## BEGIN Dataset records
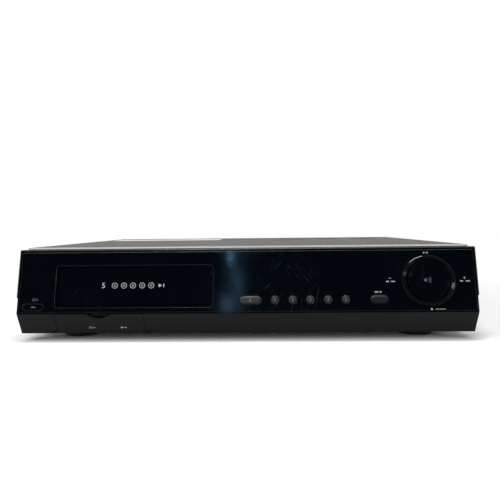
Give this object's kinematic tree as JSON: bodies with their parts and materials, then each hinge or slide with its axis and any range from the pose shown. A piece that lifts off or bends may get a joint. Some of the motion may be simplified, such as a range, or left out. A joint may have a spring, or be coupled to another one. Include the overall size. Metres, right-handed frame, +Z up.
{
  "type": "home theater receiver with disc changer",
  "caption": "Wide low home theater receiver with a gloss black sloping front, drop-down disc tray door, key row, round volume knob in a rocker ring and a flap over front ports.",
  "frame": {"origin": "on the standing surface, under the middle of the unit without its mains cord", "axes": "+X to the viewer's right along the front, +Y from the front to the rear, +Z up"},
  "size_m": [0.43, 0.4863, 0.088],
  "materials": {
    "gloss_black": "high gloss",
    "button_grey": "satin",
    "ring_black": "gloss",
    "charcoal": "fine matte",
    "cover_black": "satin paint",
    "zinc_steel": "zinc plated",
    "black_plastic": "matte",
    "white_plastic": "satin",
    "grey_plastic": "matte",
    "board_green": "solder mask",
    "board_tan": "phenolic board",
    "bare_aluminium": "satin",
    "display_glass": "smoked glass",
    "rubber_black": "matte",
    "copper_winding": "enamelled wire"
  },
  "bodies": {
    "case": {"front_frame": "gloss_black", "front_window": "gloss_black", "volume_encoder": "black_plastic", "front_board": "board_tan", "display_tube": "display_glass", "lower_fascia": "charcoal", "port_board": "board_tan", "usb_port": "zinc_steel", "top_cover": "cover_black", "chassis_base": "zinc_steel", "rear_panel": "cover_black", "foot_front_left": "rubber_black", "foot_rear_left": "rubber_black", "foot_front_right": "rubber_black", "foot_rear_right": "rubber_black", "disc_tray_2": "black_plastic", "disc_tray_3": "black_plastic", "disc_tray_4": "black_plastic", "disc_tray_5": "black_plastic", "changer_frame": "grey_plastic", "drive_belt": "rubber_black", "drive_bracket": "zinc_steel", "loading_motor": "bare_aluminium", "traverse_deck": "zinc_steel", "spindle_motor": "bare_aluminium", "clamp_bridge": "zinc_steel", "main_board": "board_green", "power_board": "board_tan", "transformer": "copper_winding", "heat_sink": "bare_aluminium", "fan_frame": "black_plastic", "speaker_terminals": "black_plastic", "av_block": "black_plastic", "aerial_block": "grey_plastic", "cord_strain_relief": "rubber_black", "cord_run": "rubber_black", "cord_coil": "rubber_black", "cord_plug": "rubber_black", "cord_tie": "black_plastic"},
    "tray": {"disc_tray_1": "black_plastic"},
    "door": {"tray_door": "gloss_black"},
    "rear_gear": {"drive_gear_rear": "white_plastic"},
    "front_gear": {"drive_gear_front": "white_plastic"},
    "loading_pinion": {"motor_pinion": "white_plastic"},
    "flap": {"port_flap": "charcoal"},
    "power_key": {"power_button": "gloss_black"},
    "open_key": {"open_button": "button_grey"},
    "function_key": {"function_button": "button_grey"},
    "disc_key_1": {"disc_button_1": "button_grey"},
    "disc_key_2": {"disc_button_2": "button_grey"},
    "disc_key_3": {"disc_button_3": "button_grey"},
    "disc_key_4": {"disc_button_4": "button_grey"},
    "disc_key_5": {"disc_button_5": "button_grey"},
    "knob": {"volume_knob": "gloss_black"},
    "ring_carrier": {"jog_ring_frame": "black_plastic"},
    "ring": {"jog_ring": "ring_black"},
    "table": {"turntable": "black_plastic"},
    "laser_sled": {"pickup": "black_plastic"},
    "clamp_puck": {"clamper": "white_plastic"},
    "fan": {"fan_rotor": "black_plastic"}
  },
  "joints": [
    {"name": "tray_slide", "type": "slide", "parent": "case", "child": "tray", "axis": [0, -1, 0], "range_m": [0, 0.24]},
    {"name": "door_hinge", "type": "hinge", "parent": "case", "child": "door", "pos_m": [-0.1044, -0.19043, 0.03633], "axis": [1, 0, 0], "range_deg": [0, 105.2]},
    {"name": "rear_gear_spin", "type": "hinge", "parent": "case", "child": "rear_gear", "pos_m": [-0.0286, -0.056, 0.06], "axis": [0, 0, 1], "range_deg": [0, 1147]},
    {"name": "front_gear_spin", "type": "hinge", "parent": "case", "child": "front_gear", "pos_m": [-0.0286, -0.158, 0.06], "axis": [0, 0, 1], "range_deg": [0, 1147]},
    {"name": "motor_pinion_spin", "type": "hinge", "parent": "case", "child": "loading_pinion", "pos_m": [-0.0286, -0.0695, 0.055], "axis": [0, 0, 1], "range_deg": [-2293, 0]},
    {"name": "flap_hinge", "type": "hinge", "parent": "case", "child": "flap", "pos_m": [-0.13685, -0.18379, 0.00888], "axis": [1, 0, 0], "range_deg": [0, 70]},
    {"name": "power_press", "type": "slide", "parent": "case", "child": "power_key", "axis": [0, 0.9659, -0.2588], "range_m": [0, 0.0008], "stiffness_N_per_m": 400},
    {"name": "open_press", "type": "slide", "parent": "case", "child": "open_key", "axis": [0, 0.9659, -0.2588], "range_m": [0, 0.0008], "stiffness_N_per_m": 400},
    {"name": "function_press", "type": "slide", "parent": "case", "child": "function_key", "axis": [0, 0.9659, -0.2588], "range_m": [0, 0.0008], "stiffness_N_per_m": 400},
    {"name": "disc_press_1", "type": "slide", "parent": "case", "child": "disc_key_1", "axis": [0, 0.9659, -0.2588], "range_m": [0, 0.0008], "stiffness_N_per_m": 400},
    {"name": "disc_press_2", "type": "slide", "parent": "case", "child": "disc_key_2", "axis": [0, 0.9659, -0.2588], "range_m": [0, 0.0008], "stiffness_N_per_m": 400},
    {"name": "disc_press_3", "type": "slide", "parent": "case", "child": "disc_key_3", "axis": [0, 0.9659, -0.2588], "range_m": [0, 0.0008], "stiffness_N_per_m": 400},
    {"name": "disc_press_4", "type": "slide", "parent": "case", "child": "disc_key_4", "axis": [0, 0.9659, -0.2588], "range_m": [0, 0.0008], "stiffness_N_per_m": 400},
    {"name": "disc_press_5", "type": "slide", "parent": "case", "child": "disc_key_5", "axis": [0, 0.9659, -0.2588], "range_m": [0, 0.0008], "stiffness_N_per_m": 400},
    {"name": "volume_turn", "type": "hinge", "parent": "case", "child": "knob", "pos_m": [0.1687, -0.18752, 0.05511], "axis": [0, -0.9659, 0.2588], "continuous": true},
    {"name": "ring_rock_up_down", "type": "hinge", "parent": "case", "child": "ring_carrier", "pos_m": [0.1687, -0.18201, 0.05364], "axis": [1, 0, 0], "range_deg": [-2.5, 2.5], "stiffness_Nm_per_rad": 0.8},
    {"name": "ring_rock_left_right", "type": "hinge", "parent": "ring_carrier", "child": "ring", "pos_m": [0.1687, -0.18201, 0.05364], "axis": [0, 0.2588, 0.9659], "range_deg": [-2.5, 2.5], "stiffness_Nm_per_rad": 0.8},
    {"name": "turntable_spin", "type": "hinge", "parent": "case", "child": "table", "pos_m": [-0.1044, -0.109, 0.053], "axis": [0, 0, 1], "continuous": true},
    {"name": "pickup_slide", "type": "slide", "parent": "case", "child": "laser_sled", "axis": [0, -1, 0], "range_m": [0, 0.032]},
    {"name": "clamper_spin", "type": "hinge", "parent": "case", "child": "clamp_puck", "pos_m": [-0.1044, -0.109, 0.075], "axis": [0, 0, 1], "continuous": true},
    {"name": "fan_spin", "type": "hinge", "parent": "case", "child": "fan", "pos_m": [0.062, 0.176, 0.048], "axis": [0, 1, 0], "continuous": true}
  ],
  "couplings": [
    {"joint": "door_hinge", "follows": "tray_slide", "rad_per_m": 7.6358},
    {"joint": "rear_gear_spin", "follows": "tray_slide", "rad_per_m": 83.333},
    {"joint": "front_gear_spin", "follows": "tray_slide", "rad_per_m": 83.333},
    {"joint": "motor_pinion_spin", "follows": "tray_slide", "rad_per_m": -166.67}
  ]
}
## END Dataset records
## BEGIN Dataset records
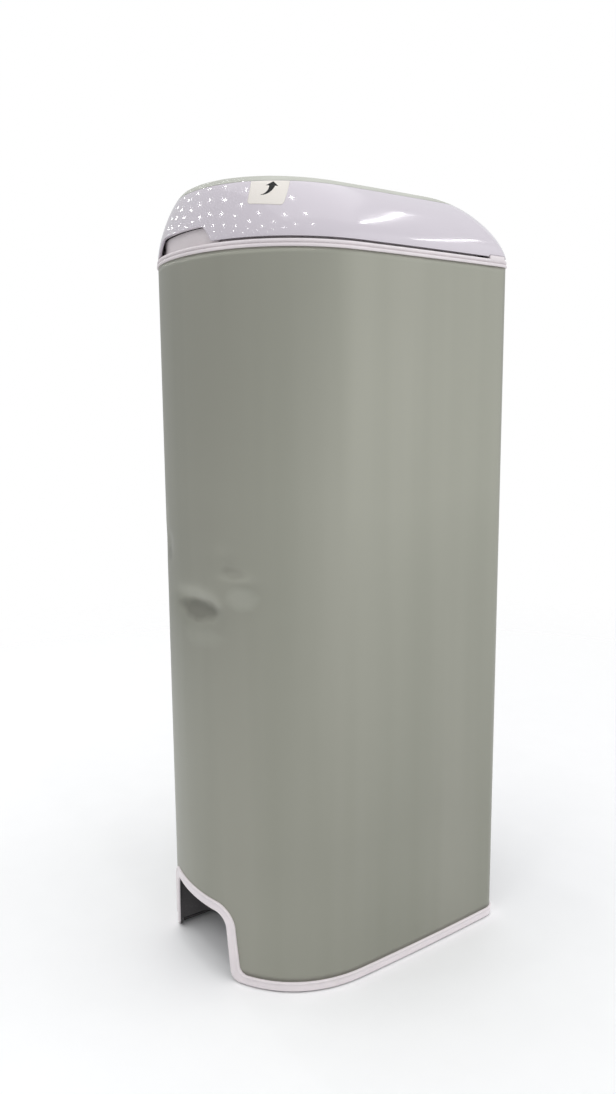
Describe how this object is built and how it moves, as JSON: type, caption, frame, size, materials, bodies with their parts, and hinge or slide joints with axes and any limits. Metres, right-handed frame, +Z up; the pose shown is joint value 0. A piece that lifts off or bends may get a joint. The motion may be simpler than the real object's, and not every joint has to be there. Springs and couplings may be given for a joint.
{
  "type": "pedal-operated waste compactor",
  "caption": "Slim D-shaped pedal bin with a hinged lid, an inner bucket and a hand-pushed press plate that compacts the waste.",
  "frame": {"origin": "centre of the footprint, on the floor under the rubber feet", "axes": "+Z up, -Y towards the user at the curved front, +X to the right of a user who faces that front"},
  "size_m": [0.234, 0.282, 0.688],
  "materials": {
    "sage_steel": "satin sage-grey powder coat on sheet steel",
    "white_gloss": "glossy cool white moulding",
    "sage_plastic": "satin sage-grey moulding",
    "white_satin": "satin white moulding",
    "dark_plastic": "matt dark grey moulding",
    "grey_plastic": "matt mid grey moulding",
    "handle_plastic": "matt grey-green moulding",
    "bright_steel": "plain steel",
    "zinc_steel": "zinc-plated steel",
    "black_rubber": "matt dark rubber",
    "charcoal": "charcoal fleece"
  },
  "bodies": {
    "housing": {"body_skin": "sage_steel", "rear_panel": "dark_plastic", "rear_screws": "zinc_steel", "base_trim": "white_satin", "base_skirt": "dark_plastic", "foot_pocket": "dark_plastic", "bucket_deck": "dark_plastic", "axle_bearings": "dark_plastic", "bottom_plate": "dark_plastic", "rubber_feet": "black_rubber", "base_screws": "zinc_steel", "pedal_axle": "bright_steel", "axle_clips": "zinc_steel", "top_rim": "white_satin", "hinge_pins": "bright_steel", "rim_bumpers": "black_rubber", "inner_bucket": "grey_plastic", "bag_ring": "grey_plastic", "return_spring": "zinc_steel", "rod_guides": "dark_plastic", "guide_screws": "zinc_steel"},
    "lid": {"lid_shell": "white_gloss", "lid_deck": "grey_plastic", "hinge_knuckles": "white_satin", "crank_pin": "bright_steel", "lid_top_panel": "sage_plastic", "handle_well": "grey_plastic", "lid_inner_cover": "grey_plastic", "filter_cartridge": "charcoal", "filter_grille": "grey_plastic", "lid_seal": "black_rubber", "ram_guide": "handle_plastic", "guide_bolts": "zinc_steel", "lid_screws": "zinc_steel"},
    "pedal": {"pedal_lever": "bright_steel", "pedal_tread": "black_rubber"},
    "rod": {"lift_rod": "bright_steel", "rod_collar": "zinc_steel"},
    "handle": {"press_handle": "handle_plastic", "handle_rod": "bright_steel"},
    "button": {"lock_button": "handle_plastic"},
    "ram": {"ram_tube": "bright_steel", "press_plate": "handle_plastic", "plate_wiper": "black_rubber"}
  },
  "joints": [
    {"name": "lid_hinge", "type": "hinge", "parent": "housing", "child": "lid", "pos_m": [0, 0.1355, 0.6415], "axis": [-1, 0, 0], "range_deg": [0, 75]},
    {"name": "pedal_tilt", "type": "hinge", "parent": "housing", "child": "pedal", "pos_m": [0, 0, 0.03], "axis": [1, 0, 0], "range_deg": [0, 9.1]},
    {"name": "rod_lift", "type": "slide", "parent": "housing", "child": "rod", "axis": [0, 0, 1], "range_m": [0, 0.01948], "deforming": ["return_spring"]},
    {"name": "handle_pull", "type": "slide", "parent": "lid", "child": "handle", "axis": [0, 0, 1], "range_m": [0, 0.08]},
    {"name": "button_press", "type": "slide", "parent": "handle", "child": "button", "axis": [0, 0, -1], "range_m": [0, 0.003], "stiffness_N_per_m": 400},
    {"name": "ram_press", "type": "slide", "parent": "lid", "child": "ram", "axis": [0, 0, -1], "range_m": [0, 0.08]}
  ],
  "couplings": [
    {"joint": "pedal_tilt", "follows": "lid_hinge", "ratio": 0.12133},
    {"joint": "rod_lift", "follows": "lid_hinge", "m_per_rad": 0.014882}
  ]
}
## END Dataset records
Make a copy of each line that contains the string "their".

• **Exercise response**:
Give this object's kinematic tree as JSON: bodies with their parts and materials, then each hinge or slide with its axis and any range from the pose shown. A piece that lifts off or bends may get a joint. Some of the motion may be simplified, such as a range, or left out. A joint may have a spring, or be coupled to another one. Include the overall size. Metres, right-handed frame, +Z up.
Describe how this object is built and how it moves, as JSON: type, caption, frame, size, materials, bodies with their parts, and hinge or slide joints with axes and any limits. Metres, right-handed frame, +Z up; the pose shown is joint value 0. A piece that lifts off or bends may get a joint. The motion may be simpler than the real object's, and not every joint has to be there. Springs and couplings may be given for a joint.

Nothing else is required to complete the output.